Short exercise: Would you copy out the whole listing exactly as given?

Collected material:
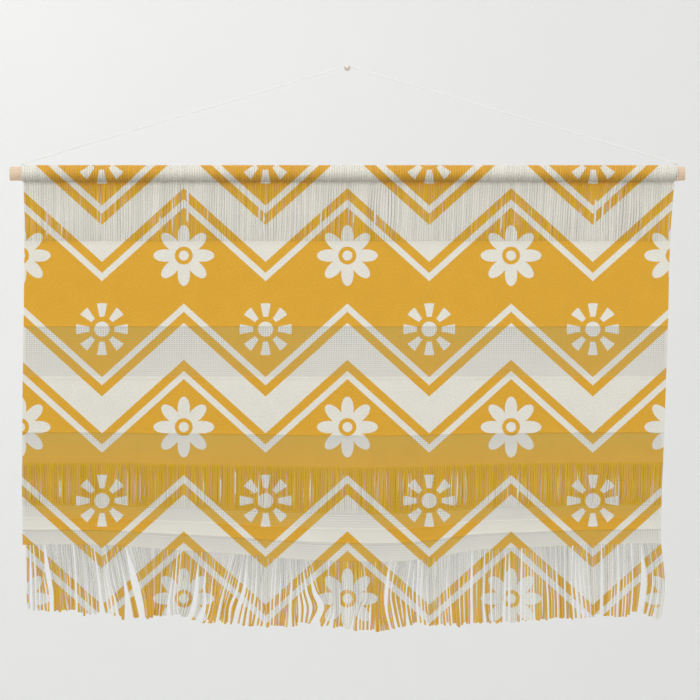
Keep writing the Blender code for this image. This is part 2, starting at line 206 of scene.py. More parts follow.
# The open gaps between the fringe's locks, with its two edges. A gap starts at root, and
# its middle stands this far to the right at half, three quarters and all of its fall. The
# last three are how wide it is open at its root, halfway down and at its tip
GAPS = table(
    "root half low tip root_open half_open tip_open",
    (-295.8, 0.0, 0.0, 0.0, 0.0, 0.0, 0.0),
    (-292.6, 0.8, 1.0, 1.0, 0.3, 2.0, 2.5),
    (-289.4, 1.8, 2.5, 2.7, 0.3, 1.0, 1.2),
    (-279.0, 4.2, 6.4, 5.9, 1.2, 4.2, 2.8),
    (-260.1, 1.8, 2.3, 3.5, 0.7, 1.5, 0.8),
    (-234.0, 4.6, 6.3, 8.4, 0.7, 2.1, 3.4),
    (-227.7, 3.4, 5.4, 7.1, 0.3, 1.0, 2.3),
    (-223.5, 5.4, 9.5, 12.1, 0.3, 1.8, 4.2),
    (-212.6, 7.0, 9.6, 11.5, 0.2, 1.5, 7.4),
    (-204.8, 9.0, 13.1, 16.1, 1.0, 5.4, 6.0),
    (-177.8, 0.3, 0.3, 0.4, 0.4, 0.5, 0.5),
    (-159.0, -3.4, -5.4, -5.7, 0.4, 2.0, 3.2),
    (-153.6, -2.1, -3.3, -3.6, 0.2, 0.7, 1.8),
    (-136.2, -2.8, -4.5, -8.1, 0.3, 3.5, 5.0),
    (-128.7, -3.0, -2.3, -7.1, 0.3, 2.0, 3.9),
    (-121.3, -4.0, -5.0, -9.2, 0.2, 1.3, 2.3),
    (-105.2, -8.0, -11.9, -15.1, 1.2, 1.7, 2.3),
    (-96.2, -5.4, -11.3, -13.0, 0.3, 2.2, 2.2),
    (-92.8, -2.7, -7.5, -10.9, 0.3, 3.4, 5.0),
    (-88.5, 0.0, -2.4, -4.4, 0.3, 1.3, 3.7),
    (-83.6, -0.8, -2.9, -3.8, 0.5, 1.7, 2.0),
    (-77.3, -0.6, 0.4, 1.7, 0.5, 0.7, 1.7),
    (-68.1, -2.0, -2.5, -2.3, 0.4, 0.7, 1.8),
    (-52.0, 0.0, -0.8, -1.2, 0.8, 1.7, 3.4),
    (-48.2, 0.2, 0.8, 2.0, 0.2, 0.7, 0.8),
    (-46.2, 0.7, 2.2, 2.3, 0.3, 1.0, 2.0),
    (-44.3, 2.4, 5.1, 4.6, 0.3, 1.7, 2.1),
    (-41.7, 3.8, 8.3, 5.4, 0.3, 2.3, 2.5),
    (-36.3, 5.2, 11.9, 6.7, 0.2, 3.9, 8.8),
    (-15.2, 0.0, -0.2, -6.0, 0.1, 0.3, 1.2),
    (-12.7, 0.1, 0.2, -1.8, 0.3, 0.4, 3.0),
    (-2.4, 1.4, 0.8, 0.4, 0.3, 0.5, 1.5),
    (4.3, 1.3, 2.1, -0.6, 0.4, 0.5, 1.2),
    (14.8, 1.7, -4.2, -5.4, 0.3, 0.3, 2.2),
    (23.3, 0.0, 0.0, -0.2, 0.3, 0.3, 0.7),
    (39.9, -4.0, -3.4, 0.4, 1.2, 2.7, 1.3),
    (44.1, -4.0, -2.1, 0.4, 0.5, 1.2, 1.5),
    (49.1, -4.6, -2.5, 0.0, 0.3, 0.8, 1.7),
    (53.7, -5.2, -3.8, -1.5, 0.3, 0.8, 1.7),
    (57.9, -3.8, -3.4, -2.1, 0.3, 1.0, 1.7),
    (62.3, -2.3, -1.2, -0.2, 0.8, 2.1, 2.3),
    (65.9, -1.8, -1.4, -0.4, 0.7, 1.2, 1.2),
    (73.2, 0.0, 0.7, 1.9, 0.7, 1.2, 1.3),
    (83.7, 0.0, 0.4, 1.4, 0.4, 0.7, 1.2),
    (91.6, 0.0, 0.8, 2.3, 0.7, 1.0, 1.2),
    (102.7, 0.0, 0.7, 1.7, 0.7, 1.2, 1.0),
    (114.7, -0.2, 0.0, 0.3, 1.2, 2.5, 2.8),
    (126.4, -0.8, -1.1, 0.2, 1.0, 1.4, 2.3),
    (134.1, -1.8, -1.8, -0.8, 0.8, 1.8, 2.2),
    (145.9, -1.2, -1.8, -2.5, 0.3, 1.2, 2.0),
    (148.8, 0.3, 0.1, -0.3, 0.5, 1.3, 1.8),
    (160.5, -0.5, -0.8, -0.8, 1.5, 2.5, 2.2),
    (171.0, 0.4, 0.7, 0.9, 0.7, 1.3, 1.7),
    (179.1, 0.3, 0.3, 0.5, 0.7, 1.2, 1.5),
    (183.3, 0.5, 1.5, 2.3, 0.3, 1.5, 1.7),
    (190.8, 1.8, 2.7, 3.4, 0.4, 1.2, 1.2),
    (200.3, 0.0, 0.3, 0.9, 1.2, 1.8, 1.3),
    (207.8, -1.3, 0.0, 1.4, 1.0, 0.8, 1.2),
    (215.0, 2.5, 4.4, 6.2, 0.8, 1.3, 1.2),
    (220.4, 1.6, 2.9, 4.3, 0.5, 0.8, 0.8),
    (233.8, 0.6, 0.4, -0.1, 1.3, 2.8, 2.5),
    (243.9, 0.2, -0.8, -2.1, 0.4, 1.0, 1.3),
    (248.9, 0.8, 0.3, -0.8, 1.2, 2.0, 1.7),
    (254.3, 0.0, -0.7, -1.7, 0.7, 0.7, 0.8),
    (260.9, 1.6, 1.2, 0.0, 1.5, 1.2, 1.5),
    (270.2, 2.9, 1.7, -0.8, 1.0, 5.7, 5.2),
    (277.8, 3.5, 1.8, -1.7, 0.8, 1.2, 2.0),
    (282.8, 3.8, 2.5, -0.7, 0.3, 0.7, 1.3),
    (289.0, 3.6, 2.7, -0.2, 0.0, 0.0, 0.0),
)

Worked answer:
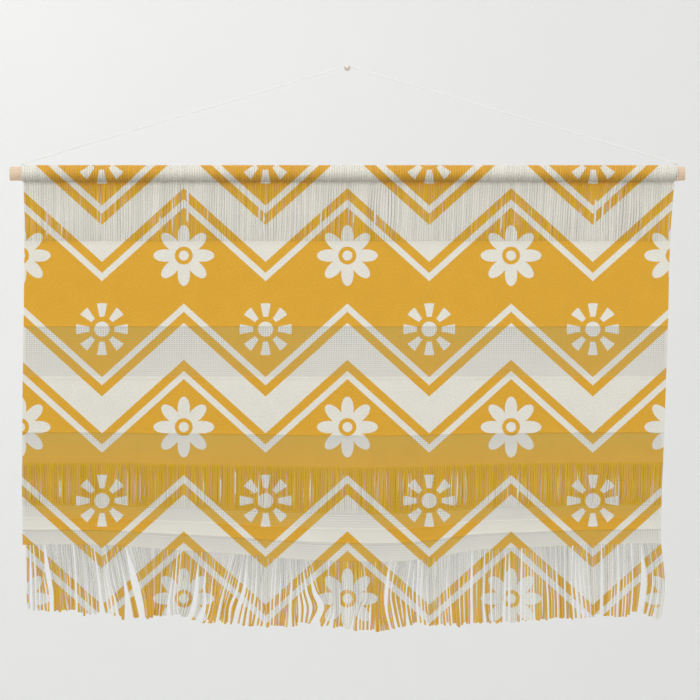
Keep writing the Blender code for this image. This is part 2, starting at line 206 of scene.py. More parts follow.
# The open gaps between the fringe's locks, with its two edges. A gap starts at root, and
# its middle stands this far to the right at half, three quarters and all of its fall. The
# last three are how wide it is open at its root, halfway down and at its tip
GAPS = table(
    "root half low tip root_open half_open tip_open",
    (-295.8, 0.0, 0.0, 0.0, 0.0, 0.0, 0.0),
    (-292.6, 0.8, 1.0, 1.0, 0.3, 2.0, 2.5),
    (-289.4, 1.8, 2.5, 2.7, 0.3, 1.0, 1.2),
    (-279.0, 4.2, 6.4, 5.9, 1.2, 4.2, 2.8),
    (-260.1, 1.8, 2.3, 3.5, 0.7, 1.5, 0.8),
    (-234.0, 4.6, 6.3, 8.4, 0.7, 2.1, 3.4),
    (-227.7, 3.4, 5.4, 7.1, 0.3, 1.0, 2.3),
    (-223.5, 5.4, 9.5, 12.1, 0.3, 1.8, 4.2),
    (-212.6, 7.0, 9.6, 11.5, 0.2, 1.5, 7.4),
    (-204.8, 9.0, 13.1, 16.1, 1.0, 5.4, 6.0),
    (-177.8, 0.3, 0.3, 0.4, 0.4, 0.5, 0.5),
    (-159.0, -3.4, -5.4, -5.7, 0.4, 2.0, 3.2),
    (-153.6, -2.1, -3.3, -3.6, 0.2, 0.7, 1.8),
    (-136.2, -2.8, -4.5, -8.1, 0.3, 3.5, 5.0),
    (-128.7, -3.0, -2.3, -7.1, 0.3, 2.0, 3.9),
    (-121.3, -4.0, -5.0, -9.2, 0.2, 1.3, 2.3),
    (-105.2, -8.0, -11.9, -15.1, 1.2, 1.7, 2.3),
    (-96.2, -5.4, -11.3, -13.0, 0.3, 2.2, 2.2),
    (-92.8, -2.7, -7.5, -10.9, 0.3, 3.4, 5.0),
    (-88.5, 0.0, -2.4, -4.4, 0.3, 1.3, 3.7),
    (-83.6, -0.8, -2.9, -3.8, 0.5, 1.7, 2.0),
    (-77.3, -0.6, 0.4, 1.7, 0.5, 0.7, 1.7),
    (-68.1, -2.0, -2.5, -2.3, 0.4, 0.7, 1.8),
    (-52.0, 0.0, -0.8, -1.2, 0.8, 1.7, 3.4),
    (-48.2, 0.2, 0.8, 2.0, 0.2, 0.7, 0.8),
    (-46.2, 0.7, 2.2, 2.3, 0.3, 1.0, 2.0),
    (-44.3, 2.4, 5.1, 4.6, 0.3, 1.7, 2.1),
    (-41.7, 3.8, 8.3, 5.4, 0.3, 2.3, 2.5),
    (-36.3, 5.2, 11.9, 6.7, 0.2, 3.9, 8.8),
    (-15.2, 0.0, -0.2, -6.0, 0.1, 0.3, 1.2),
    (-12.7, 0.1, 0.2, -1.8, 0.3, 0.4, 3.0),
    (-2.4, 1.4, 0.8, 0.4, 0.3, 0.5, 1.5),
    (4.3, 1.3, 2.1, -0.6, 0.4, 0.5, 1.2),
    (14.8, 1.7, -4.2, -5.4, 0.3, 0.3, 2.2),
    (23.3, 0.0, 0.0, -0.2, 0.3, 0.3, 0.7),
    (39.9, -4.0, -3.4, 0.4, 1.2, 2.7, 1.3),
    (44.1, -4.0, -2.1, 0.4, 0.5, 1.2, 1.5),
    (49.1, -4.6, -2.5, 0.0, 0.3, 0.8, 1.7),
    (53.7, -5.2, -3.8, -1.5, 0.3, 0.8, 1.7),
    (57.9, -3.8, -3.4, -2.1, 0.3, 1.0, 1.7),
    (62.3, -2.3, -1.2, -0.2, 0.8, 2.1, 2.3),
    (65.9, -1.8, -1.4, -0.4, 0.7, 1.2, 1.2),
    (73.2, 0.0, 0.7, 1.9, 0.7, 1.2, 1.3),
    (83.7, 0.0, 0.4, 1.4, 0.4, 0.7, 1.2),
    (91.6, 0.0, 0.8, 2.3, 0.7, 1.0, 1.2),
    (102.7, 0.0, 0.7, 1.7, 0.7, 1.2, 1.0),
    (114.7, -0.2, 0.0, 0.3, 1.2, 2.5, 2.8),
    (126.4, -0.8, -1.1, 0.2, 1.0, 1.4, 2.3),
    (134.1, -1.8, -1.8, -0.8, 0.8, 1.8, 2.2),
    (145.9, -1.2, -1.8, -2.5, 0.3, 1.2, 2.0),
    (148.8, 0.3, 0.1, -0.3, 0.5, 1.3, 1.8),
    (160.5, -0.5, -0.8, -0.8, 1.5, 2.5, 2.2),
    (171.0, 0.4, 0.7, 0.9, 0.7, 1.3, 1.7),
    (179.1, 0.3, 0.3, 0.5, 0.7, 1.2, 1.5),
    (183.3, 0.5, 1.5, 2.3, 0.3, 1.5, 1.7),
    (190.8, 1.8, 2.7, 3.4, 0.4, 1.2, 1.2),
    (200.3, 0.0, 0.3, 0.9, 1.2, 1.8, 1.3),
    (207.8, -1.3, 0.0, 1.4, 1.0, 0.8, 1.2),
    (215.0, 2.5, 4.4, 6.2, 0.8, 1.3, 1.2),
    (220.4, 1.6, 2.9, 4.3, 0.5, 0.8, 0.8),
    (233.8, 0.6, 0.4, -0.1, 1.3, 2.8, 2.5),
    (243.9, 0.2, -0.8, -2.1, 0.4, 1.0, 1.3),
    (248.9, 0.8, 0.3, -0.8, 1.2, 2.0, 1.7),
    (254.3, 0.0, -0.7, -1.7, 0.7, 0.7, 0.8),
    (260.9, 1.6, 1.2, 0.0, 1.5, 1.2, 1.5),
    (270.2, 2.9, 1.7, -0.8, 1.0, 5.7, 5.2),
    (277.8, 3.5, 1.8, -1.7, 0.8, 1.2, 2.0),
    (282.8, 3.8, 2.5, -0.7, 0.3, 0.7, 1.3),
    (289.0, 3.6, 2.7, -0.2, 0.0, 0.0, 0.0),
)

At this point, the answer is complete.